Pour organiser un essai de provenance, on doit connaître exactement les objectifs et, pour tous les caractères intéressants, le degré d'écart acceptable entre les provenances; il est indispensable, pour organiser les expériences et en interpréter en termes pratiques l'importance statistique et analytique, de connaître ce degré d'écart et la précision des mesures. Si l'écart critique entre deux valeurs moyennes de provenance est d'un mètre, il n'est guère utile de mesurer au millimètre près la hauteur de chaque arbre (ou d'organiser des répétitions assez nombreuses pour calculer la hauteur moyenne estimative par provenance). En règle générale, les écarts significatifs vont de cinq à dix pour cent de la moyenne.

Pour définir les objectifs d'un essai, il faut indiquer clairement le nombre de variables et la fréquence des mensurations. Nous allons parler de quelques traits utiles dans l'immédiat, mais il faut bien souligner ici que ceux qui effectuent des essais de provenance ont souvent tendance à faire des mesures trop nombreuses portant sur un trop grand nombre de variables.

On est tenté, surtout s'il s'agit d'une espèce qui n'a jamais fait l'objet d'essais ou dont la représentation par provenances serait difficile à répéter, de mesurer le plus grand nombre possible de caractères avec autant d'intensité et de fréquence qu'on peut. Or, les difficultés de traitement, d'analyse et d'interprétation des données s'accroissent rapidement lorsque le nombre de variables augmente, et la rentabilité est extrêmement faible. Il arrive fréquemment que des données soient rassemblées mais non analysées. L'utilisation de plus en plus répandue d'ordinateurs très rapides facilite l'application de techniques d'analyse à variables multiples; celles-ci peuvent faire apparaître, entre les provenances, des rapports qui ne ressortent pas clairement des analyses à variable unique, mais on entreprend souvent des analyses sans plan bien défini, «pour voir».

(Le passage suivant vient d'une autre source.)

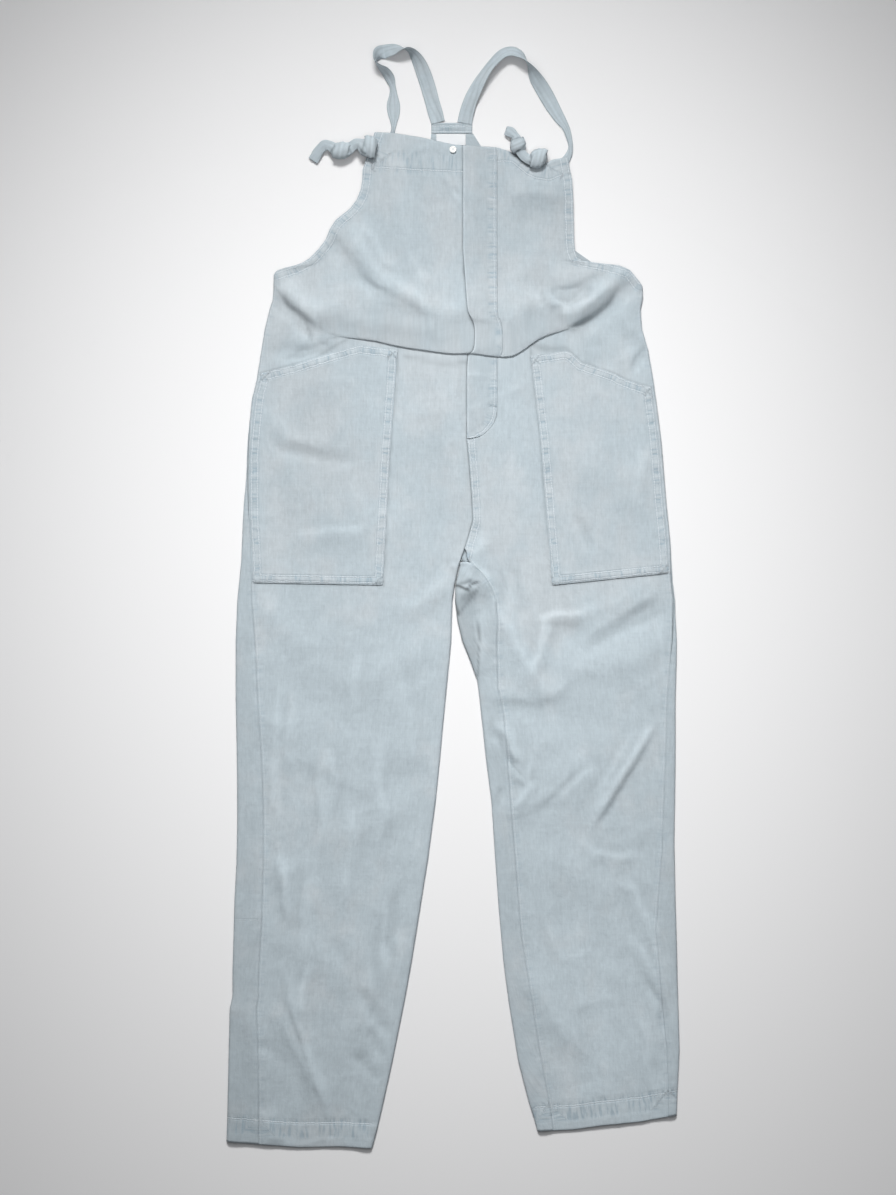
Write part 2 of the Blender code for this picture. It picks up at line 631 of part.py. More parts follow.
def run_direction(points, i):
    before, after = points[max(0, i - 1)], points[min(len(points) - 1, i + 1)]
    dx, dy = after[0] - before[0], after[1] - before[1]
    length = math.hypot(dx, dy)
    return dx / length, dy / length


def add_loft(name, rings):
    """A closed body through rings of points in millimetres, with flat ends."""
    mesh = bpy.data.meshes.new(name)
    form = bmesh.new()
    loops = [[form.verts.new([value * 0.001 for value in point]) for point in ring] for ring in rings]
    for low, high in zip(loops, loops[1:]):
        for i in range(len(low)):
            j = (i + 1) % len(low)
            form.faces.new((low[i], low[j], high[j], high[i]))
    form.faces.new(list(reversed(loops[0])))
    form.faces.new(loops[-1])
    bmesh.ops.recalc_face_normals(form, faces=form.faces)
    form.to_mesh(mesh)
    form.free()
    part = add_object(name, mesh)
    mesh.shade_smooth()
    return part


def build_strap(name, table):
    """A flat strap that twists about its length and always touches the surface."""
    points = smooth_line(table, 4.0)
    rings = []
    for i, (x, y, turn, width, thick) in enumerate(points):
        dx, dy = run_direction(points, i)
        angle = math.radians(turn)
        half, thin = width / 2, thick / 2
        flat, rise = math.cos(angle), math.sin(angle)
        z = half * abs(rise) + thin * abs(flat)
        ring = []
        for a, b in ((-1, -1), (0, -1), (1, -1), (1, 1), (0, 1), (-1, 1)):
            across, up = a * half * flat - b * thin * rise, a * half * rise + b * thin * flat
            ring.append((x + dy * across, y - dx * across, z + up))
        rings.append(ring)
    return add_loft(name, rings)


def build_tie(name, table):
    """A knotted stretch of strap as rounded sections along its run."""
    sides = 10
    points = smooth_line(table, 3.0)
    rings = []
    for i, (x, y, z, across, thick) in enumerate(points):
        dx, dy = run_direction(points, i)
        ring = []
        for side in range(sides):
            angle = 2 * math.pi * side / sides
            out, up = across * math.cos(angle), thick * math.sin(angle)
            ring.append((x + dy * out, y - dx * out, z + up))
        rings.append(ring)
    return add_loft(name, rings)


def build_button():
    z = front_height(BUTTON_X, BUTTON_Y) + WALL / 2 + BUTTON_GAP + BUTTON_THICK / 2
    bpy.ops.mesh.primitive_cylinder_add(
        vertices=24, radius=BUTTON_RADIUS * 0.001, depth=BUTTON_THICK * 0.001,
        location=(BUTTON_X * 0.001, BUTTON_Y * 0.001, z * 0.001),
    )
    button = bpy.context.object
    button.name = "top_button"
    for collection in button.users_collection:
        collection.objects.unlink(button)
    PARTS.objects.link(button)
    button.data.materials.append(new_material(button.name))
    button.data.shade_smooth()
    button.data.set_sharp_from_angle(angle=math.radians(40))
    edge = button.modifiers.new("Edge", "BEVEL")
    edge.width = 0.0005
    edge.segments = 2


for old in list(bpy.data.objects):
    bpy.data.objects.remove(old)
PARTS = bpy.data.collections.new("Denim overalls")
bpy.context.scene.collection.children.link(PARTS)

build_front("front_left", front_left_edges, LEFT_HEM, LEFT_HEM_Y)
build_front("front_right", front_right_edges, RIGHT_HEM, RIGHT_HEM_Y)
build_back("back_left", -1)
build_back("back_right", 1)
build_placket()
build_pockets()
build_yoke()
build_label()
build_strap("strap_left", STRAP_LEFT)
build_strap("strap_right", STRAP_RIGHT)
build_tie("tie_left", TIE_LEFT)
build_tie("tie_right", TIE_RIGHT)
build_button()
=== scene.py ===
"""Looks of the denim bib overalls: cloth shells, creases, seams, straps, light and camera.

Tables are in millimetres, with the hems at -Y and the straps at +Y. A table's first row names its columns,
except where a comment above it says what its rows hold.
"""
import math

import bmesh
import bpy
import numpy as np
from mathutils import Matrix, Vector


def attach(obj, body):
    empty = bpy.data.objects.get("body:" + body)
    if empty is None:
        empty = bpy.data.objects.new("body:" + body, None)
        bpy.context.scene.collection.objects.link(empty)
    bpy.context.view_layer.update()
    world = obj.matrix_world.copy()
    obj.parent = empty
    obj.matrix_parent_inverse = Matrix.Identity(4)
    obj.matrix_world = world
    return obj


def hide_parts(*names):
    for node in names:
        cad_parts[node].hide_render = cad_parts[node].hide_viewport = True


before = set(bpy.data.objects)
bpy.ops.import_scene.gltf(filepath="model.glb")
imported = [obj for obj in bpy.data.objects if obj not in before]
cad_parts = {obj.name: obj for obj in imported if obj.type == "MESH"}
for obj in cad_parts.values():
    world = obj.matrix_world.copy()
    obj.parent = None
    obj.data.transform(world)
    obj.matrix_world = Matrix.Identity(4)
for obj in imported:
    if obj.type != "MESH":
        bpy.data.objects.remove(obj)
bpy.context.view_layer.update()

# One millimetre in Blender's metres
MM = 0.001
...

Même si des institutions spécialisées sont disposées à offrir les services de leur personnel et leur équipement pour effectuer des analyses complexes, le pays tropical qui procède à l'essai peut se trouver obligé, faute de ressources, de limiter les données rassemblées. Il doit alors fixer l'ordre de priorité entre les caractères qui présentent une valeur pratique immédiate et ceux qui ne sont utiles que comme moyen de discrimination descriptible ou biosystématique. Les caractères taxonomiques pourraient fort bien être évalués, une fois au moins, sur la base d'échantillons appropriés, par des services de recherche spécialisés, en particulier par ceux qui entreprennent des essais internationaux sur les provenances.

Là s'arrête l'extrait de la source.